Putin and Ukrainian President Viktor Yushchenko agreed in Moscow last week to set up direct gas sales between Gazprom and Ukraine's state-run Naftogaz, cutting out middleman RosUkrEnergo.

Tymoshenko has been pushing the move since rejoining the Ukrainian government in December, yet her two-day visit to Moscow appeared to add little to the deal aside from lending her political stamp to what she has called a "great victory" for Ukraine.

Tymoshenko, a leader of the Orange Revolution that overturned Kiev's more Russia-friendly government in 2005, has long had frosty relations with Moscow.

"I know that in Russia, even little kids are frightened of me," she said in an interview with Vedomosti published Wednesday.
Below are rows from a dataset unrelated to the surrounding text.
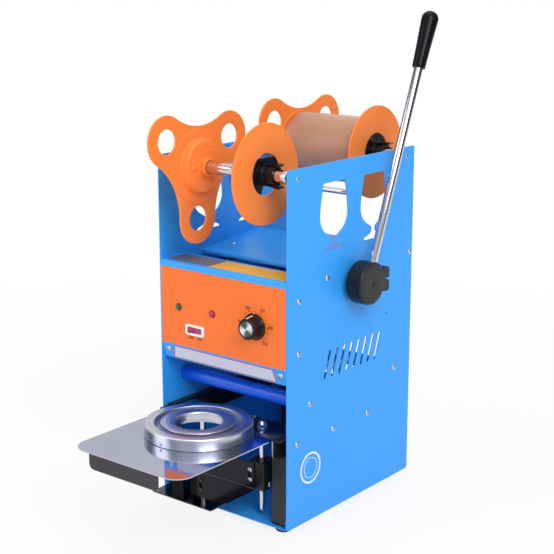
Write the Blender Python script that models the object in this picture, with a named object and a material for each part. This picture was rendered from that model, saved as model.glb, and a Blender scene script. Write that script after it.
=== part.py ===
"""A hand-operated cup sealing machine: a film sealer with a pull-out cup drawer and a side lever.

Units are metres and +Z is up. Every piece is drawn in the machine's own frame: x = 0 in the middle
of the body, y = 0 at the front edges of the side panels with +y to the back, and z = 0 at the bottom
edges of the side panels. The last step moves the whole machine so that its resting place is the origin.
"""

import math

import bmesh
import bpy
from mathutils import Matrix, Vector

# General sizes
SHEET = 0.0015
FIT = 0.0003
ROUND = 22
SMALL_ROUND = 18
BEND_RADIUS = 0.003
BEND_STEPS = 3

# Body
BODY_WIDTH = 0.2202
BODY_DEPTH = 0.2864
PANEL_HEIGHT = 0.480
PANEL_CORNER = 0.004
FLANGE = 0.015
BASE_FRONT_SETBACK = 0.001
REAR_HEIGHT = 0.334
REAR_SHELF_DEPTH = 0.028
INNER = BODY_WIDTH / 2 - SHEET
SPAN = INNER - FIT
LEVER_Y = BODY_DEPTH / 2
LEVER_Z = 0.314

# Wine-glass windows in the side panels
WINDOW_FRONT_Y = LEVER_Y - 0.0447
WINDOW_REAR_Y = LEVER_Y + 0.0453
GLASS_FOOT_Z = 0.364
GLASS_FOOT_HALF = 0.0235
GLASS_FOOT_RISE = 0.0035
GLASS_STEM_Z = 0.374
GLASS_STEM_HALF = 0.0045
GLASS_BOWL_Z = 0.411
GLASS_BOWL_HALF = 0.0305
GLASS_BOWL_DEPTH = 0.028
GLASS_RIM_Z = 0.454
GLASS_RIM_HALF = 0.0235
GLASS_STEPS = 7

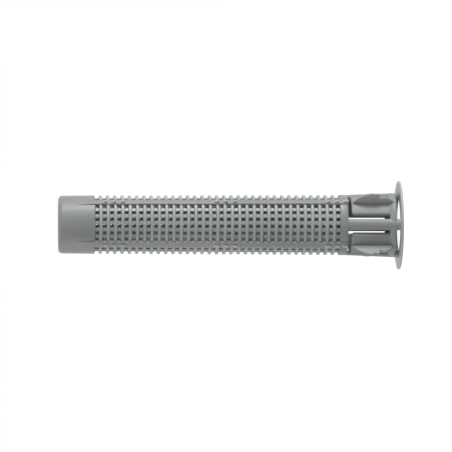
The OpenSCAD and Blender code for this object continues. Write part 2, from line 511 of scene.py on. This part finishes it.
class SLEEVE_OT_struts(bpy.types.Operator):
    """Add the four struts between the flange and the collar"""

    bl_idname = "sleeve.struts"
    bl_label = "Struts"

    def execute(self, context):
        neck, tube = settings("sleeve_neck"), settings("sleeve_tube")
        low, high = neck.flange_thickness / 2, tube.collar_foot + 2 * neck.soft_edge
        strut = bmesh.new()
        lofted(
            strut,
            [
                sector(
                    tube.mouth_radius + SUNK,
                    along(height, 0, neck.neck_radius, tube.collar_foot, tube.collar_radius),
                    neck.strut_width / 2,
                    height,
                    neck.soft_edge,
                    neck.strut_flat,
                    neck.strut_fall,
                )
                for height in (low, high)
            ],
        )
        add_to_moulding(four_times(strut, neck.slot_turn))
        return {"FINISHED"}


class SLEEVE_OT_tongues(bpy.types.Operator):
    """Add the four tongues with their round tips"""

    bl_idname = "sleeve.tongues"
    bl_label = "Tongues"

    def execute(self, context):
        neck, tube = settings("sleeve_neck"), settings("sleeve_tube")
        half = neck.tongue_width / 2
        low = neck.ring_foot + neck.ring_length / 2
        centre = neck.tongue_tip - neck.tongue_round
        levels = [(low, half, 0)]
        steps = 6
        # Share of the edge's rounding by which the wall thins at the very tip
        thinning = 0.6
        for s in range(steps + 1):
            bend = QUARTER_TURN * s / steps
            height = centre + neck.tongue_round * math.sin(bend)
            width = half - neck.tongue_round * (1 - math.cos(bend))
            left = neck.tongue_tip - height
            inset = max(0, neck.tongue_edge - left) * thinning
            levels.append((height, width - inset, inset))
        tongue = bmesh.new()
        lofted(
            tongue,
            [
                sector(
                    tube.mouth_radius + SUNK + inset,
                    neck.tongue_radius - inset,
                    width,
                    height,
                    neck.tongue_edge,
                )
                for height, width, inset in levels
            ],
        )
        add_to_moulding(four_times(tongue, HALF_QUARTER + neck.slot_turn))
        return {"FINISHED"}


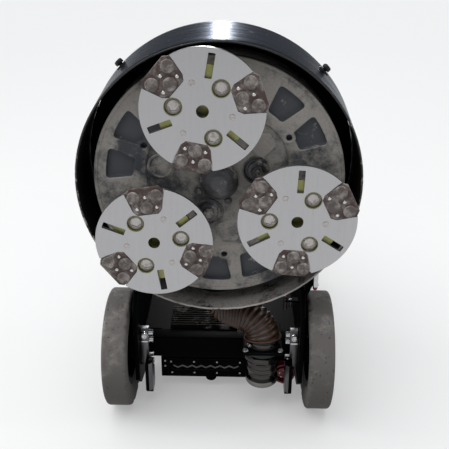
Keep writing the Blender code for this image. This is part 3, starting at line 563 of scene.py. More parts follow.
cast_iron = new_finish("dusty_cast_iron", (0.11, 0.11, 0.12), 0.7, gloss=0.3)
tree = cast_iron.node_tree
bare = use_group(tree, dust_group, {
    "Colour": (0.070, 0.075, 0.085, 1), "Roughness": 0.6, "Dust Colour": (0.350, 0.325, 0.295, 1),
    "Amount": 0.94, "Patch Scale": 11.0, "Softness": 0.20, "Speckle": 0.07})
stains = use_group(tree, dust_group, {
    "Colour": bare["Colour"], "Roughness": bare["Roughness"], "Dust Colour": (0.050, 0.054, 0.062, 1),
    "Amount": 0.24, "Patch Scale": 21.0, "Softness": 0.08, "Speckle": 0.05})
crust = use_group(tree, dust_group, {
    "Colour": stains["Colour"], "Roughness": stains["Roughness"], "Dust Colour": (0.33, 0.31, 0.285, 1),
    "Amount": 0.16, "Patch Scale": 34.0, "Softness": 0.08, "Speckle": 0.05})
pile = add_node(tree, "ShaderNodeMath", {0: bare["Height"], 1: crust["Height"]}, operation="ADD")
connect(cast_iron, crust["Colour"], crust["Roughness"], pile.outputs[0], 0.7, 0.0012)

# Painted shade: the window pockets, spindle wells and bores near the rim take a darker, less dusty iron for
# the shade inside them.
recess_shade_iron = new_finish("slate_iron_recess_shade", (0.05, 0.055, 0.065), 0.75, gloss=0.3)
tree = recess_shade_iron.node_tree
bare = use_group(tree, dust_group, {
    "Colour": (0.110, 0.117, 0.130, 1), "Roughness": 0.6, "Dust Colour": (0.300, 0.280, 0.255, 1),
    "Amount": 0.40, "Patch Scale": 24.0, "Softness": 0.10, "Speckle": 0.06})
connect(recess_shade_iron, bare["Colour"], bare["Roughness"], bare["Height"], 0.8, 0.0012)


def window_outline(middle):
    """A rounded window between two circles, centred on an angle."""
    inner_arc = [carrier_point(0.169, middle + away) for away in (-6.2, 0, 6.2)]
    outer_arc = [carrier_point(0.224, middle + away) for away in (8.3, 3.0, -3.0, -8.3)]
    points = inner_arc + outer_arc
    corners = (0, 2, 3, 6)
    return round_corners(points, [0.0085 if i in corners else 0.0 for i in range(len(points))], 6)


def ring_of(radius, sides, centre=(0, 0), start=0.0):
    return [(centre[0] + radius * math.sin(start + 2 * math.pi * i / sides),
             centre[1] + radius * math.cos(start + 2 * math.pi * i / sides)) for i in range(sides)]


windows = [window_outline(60 + 120 * third + half) for third in range(3) for half in (-11.2, 11.2)]
wells = [ring_of(0.030, 40, carrier_point(orbit, 120 * third)) for third in range(3)]
tapped = [ring_of(0.0062, 20, carrier_point(orbit, 66 + 120 * third)) for third in range(3)]
sunken = [carrier_point(0.137 - 0.013 * math.cos(math.radians(3 * turn)), turn) for turn in range(0, 360, 4)]
sunken_depth = 0.006
pockets = [(window, 0.013, 0.95) for window in windows] + [(well, 0.010, 0.96) for well in wells]
pockets += [(bore, 0.014, 0.9) for bore in tapped] + [(sunken, sunken_depth, 0.975)]


# Local X stays X, local Y becomes up, and local +Z faces the front.
front_place = Matrix.Rotation(right_angle, 4, "X")


def at_front(x, y, z):
    return Matrix.Translation((x, y, z)) @ front_place


face_at = at_front(0, carrier_face, head_height)
face = cut_plate(ring_of(carrier_radius, 192), 0.018, (), pockets, bevel=0.0016, segments=2)
# Faces deep in the pockets near the rim get the darker iron, as painted shade.
for each in face.faces:
    centre = each.calc_center_median()
    each.material_index = int(-0.016 < centre.z < -0.004 and centre.xy.length > 0.15)
bmesh.ops.transform(face, matrix=face_at, verts=face.verts)
drum = lathe([(carrier_radius - 0.012, -0.0175), (carrier_radius - 0.001, -0.0175),
              (carrier_radius - 0.001, -0.092), (0.060, -0.094), (0.060, -0.082),
              (carrier_radius - 0.012, -0.080)], 128, face_at, 0.001)
rings = []
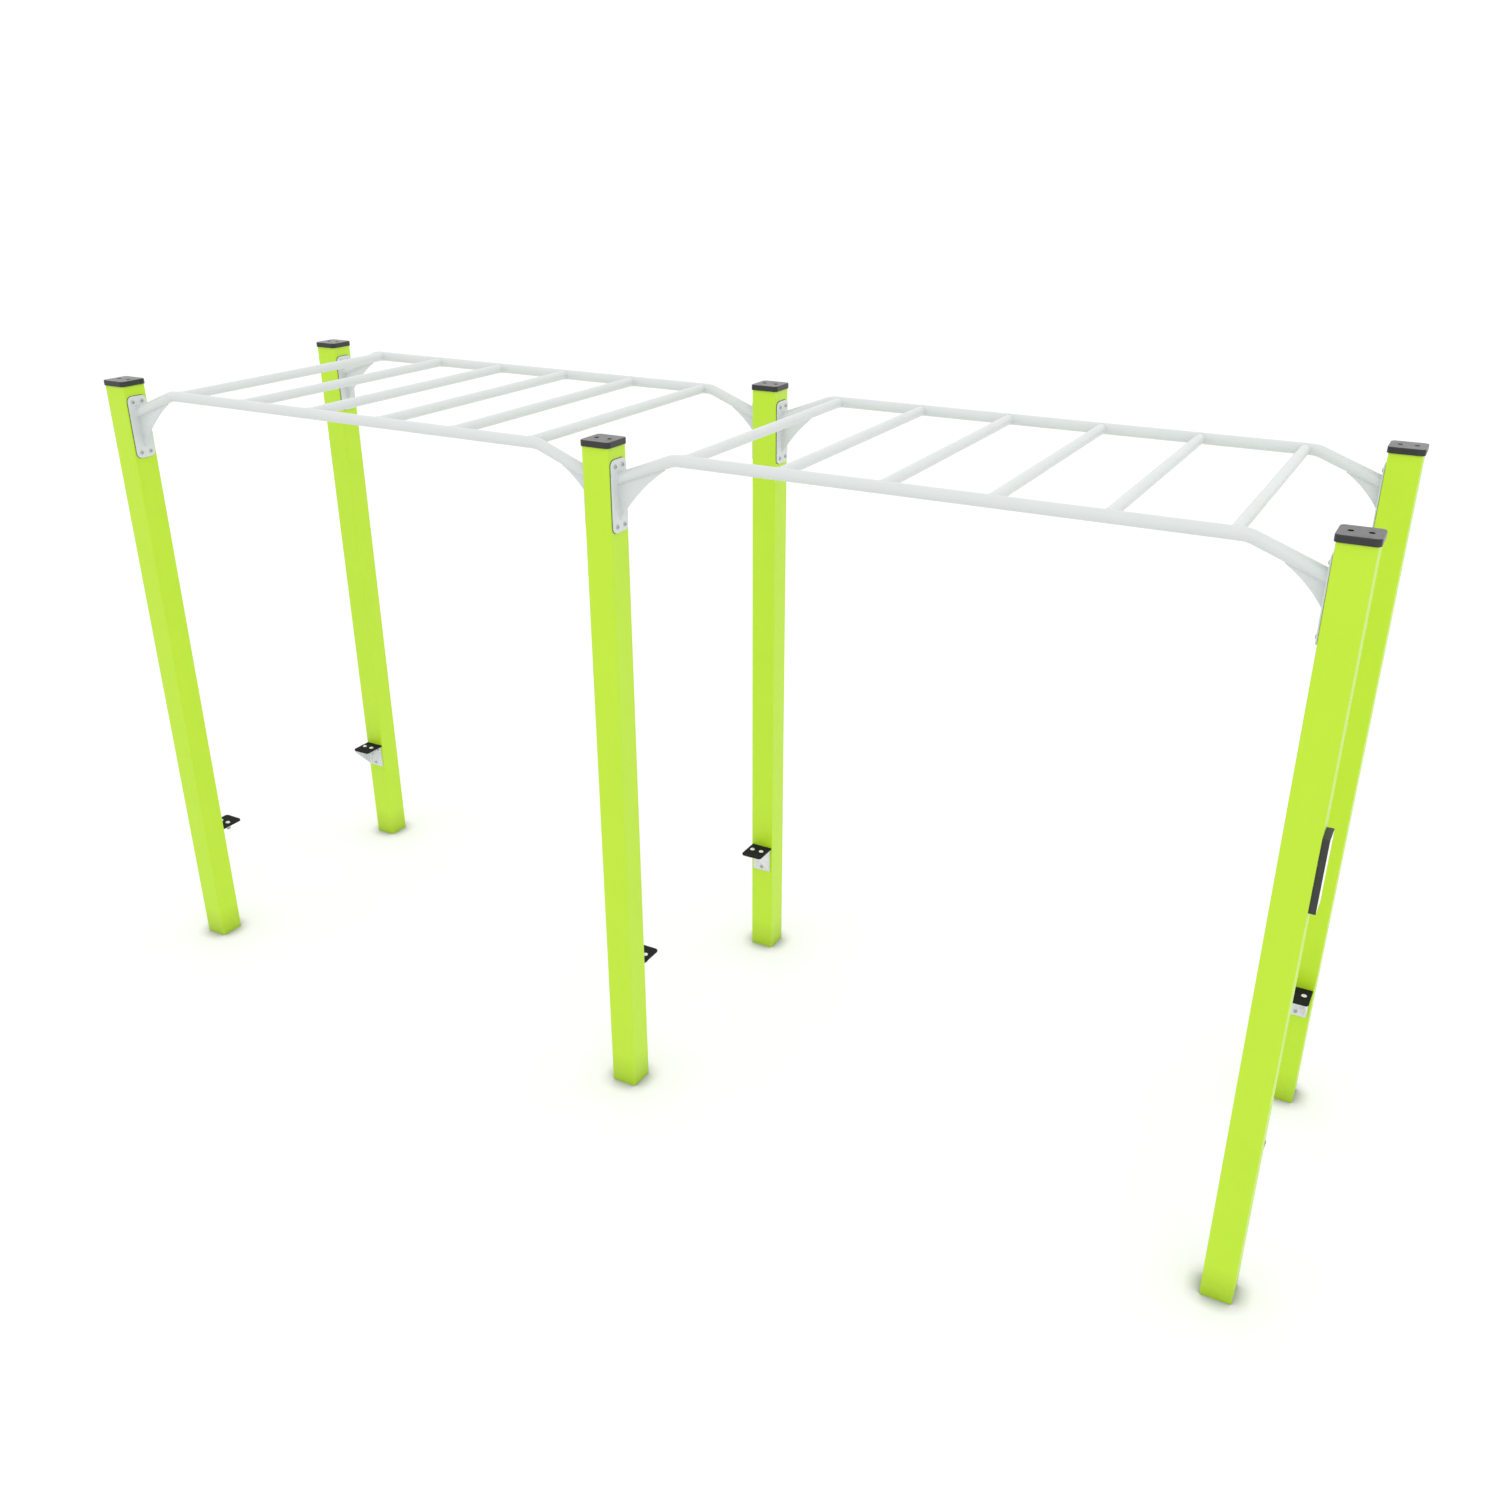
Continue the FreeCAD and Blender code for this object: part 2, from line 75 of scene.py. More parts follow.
posts = {(r, c): middle_and_size(f"post_{r}_{c}")[0] for r in ROWS for c in COLUMNS}
POST, _, POST_TOP = middle_and_size("post_front_left")[1]
HALF = POST / 2
CAP_W = middle_and_size("cap_front_left")[1][0]
CAP_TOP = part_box("cap_front_left")[1].z
COLLAR_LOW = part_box("cap_front_left")[0].z
RAIL_R = middle_and_size("rail_left_front")[1][1] / 2
RAIL_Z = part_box("rail_left_front")[1].z - RAIL_R
RUNG_R = middle_and_size("rung_left_1")[1][0] / 2
plate_middle, plate_size = middle_and_size("flange_plates_left_front")
PLATE_W = plate_size[1]
PLATE_H = plate_size[2]
PLATE_Z = plate_middle[2]
PLATE_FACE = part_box("rail_left_front")[0].x - posts["front", "left"][0]
BAY = posts["front", "middle"][0] - posts["front", "left"][0]
ROW = posts["back", "left"][1] - posts["front", "left"][1]
RAIL_SLOPE = math.radians(21.2)
RAIL_CORNER = 261 * MM
RAIL_BEND_R = 100 * MM
LEAD = 0.4 * MM
print("bay", round(BAY, 4), "row", round(ROW, 4), "rail height", round(RAIL_Z, 4))

# %% [markdown]
# ## From a grid of points to a closed piece
# A skin is an array of rings of points, and neighbouring rings are joined by quads. A ring
# whose points all lie on one spot closes the skin like the pole of a globe, and merging those
# points turns its quads into triangles. Writing the rings as whole arrays keeps the mesh even
# and needs no loop over points. A flat side gets one more ring a little way in from its edge,
# the lead, so that smooth shading stays on the rounded edge and the flat stays flat.

# %% Mesh helpers
SHARP = math.radians(38)


def ring_quads(rows, columns):
    """Quads between ring i and ring i + 1, with the last column joined to the first."""
    row = np.arange(rows - 1)[:, None] * columns
    here = np.arange(columns)[None, :]
    there = (here + 1) % columns
    quads = [row + here, row + there, row + columns + there, row + columns + here]
    return np.stack(quads, -1).reshape(-1, 4)


def skins_to_mesh(name, skins):
    """One mesh from arrays shaped (..., rings, points, 3), each array a set of skins."""
    points, faces, start = [], [], 0
    for skin in skins:
        rows, columns = skin.shape[-3:-1]
        flat = skin.reshape(-1, rows * columns, 3)
        offsets = start + np.arange(len(flat)) * rows * columns
        faces.append((ring_quads(rows, columns)[None] + offsets[:, None, None]).reshape(-1, 4))
        points.append(flat.reshape(-1, 3))
        start += len(points[-1])
    mesh = bpy.data.meshes.new(name)
    mesh.from_pydata(np.concatenate(points).tolist(), [], np.concatenate(faces).tolist())
    shell = bmesh.new()
    shell.from_mesh(mesh)
    bmesh.ops.remove_doubles(shell, verts=shell.verts, dist=1e-6)
    shell.to_mesh(mesh)
    shell.free()
    return mesh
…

Two evening news broadcasts on state-run television put Tymoshenko's visit on the back burner, instead highlighting a traffic scandal they say has engulfed Ukraine. The programs delved deeply into the incident, which saw the head of Ukraine's traffic police cut off the speaker of the country's parliament, before rolling down the window and flashing his middle finger.

A third program showed Putin lecturing a silent Tymoshenko: "I would very much like it if our investors ... were dealt with according to the law and not at a lower level than other investors."

Putin has reacted angrily to Kiev's Western tilt, threatening to point missiles at Ukraine if it joins NATO.

Tymoshenko tried to appease her Russian audience, saying in the Vedomosti interview that she would not block Russia's WTO accession, and playing up the corruption of Ukrainian officials.

"The fact that Russia and Ukraine are putting aside RosUkrEnergo is a common victory for both countries," she said, calling the firm a "shady scheme."

RosUkrEnergo, half-owned by Gazprom and half by two Ukrainian businessmen, kept its ownership structure secret for months after emerging from a pricing dispute in January 2006 as the vehicle through which Gazprom sold gas to Ukraine.

"The arrival of RosUkrEnergo was a gas tragedy for Ukraine," Tymoshenko said. "I personally believe that RosUkrEnergo is a shady structure which corrupted the highest Ukrainian officials."

Tymoshenko has linked RosUkrEnergo shareholder Dmitry Firtash to Semyon Mogilevich, the suspected crime boss of Ukrainian origin who was charged with tax evasion in Moscow weeks before the deal was announced.

In the interview, Tymoshenko revealed her motivations for going after RosUkrEnergo, which came as Ukraine won accession to the WTO: "In this case, the most important thing isn't even the question of gas price, but the question of reputation and transparency."

Europe gets one-quarter of its gas from Gazprom, mainly through pipelines that traverse Ukraine.

Zubkov and Tymoshenko, in a joint press conference, said they were committed to the deal agreed to by Putin and Yushchenko, which will also see Kiev pay a $1.5 billion debt to Gazprom.

The deal includes "the joint development of reserves of hydrocarbons in both countries, involving an exchange of comparable assets," Zubkov added, Interfax reported.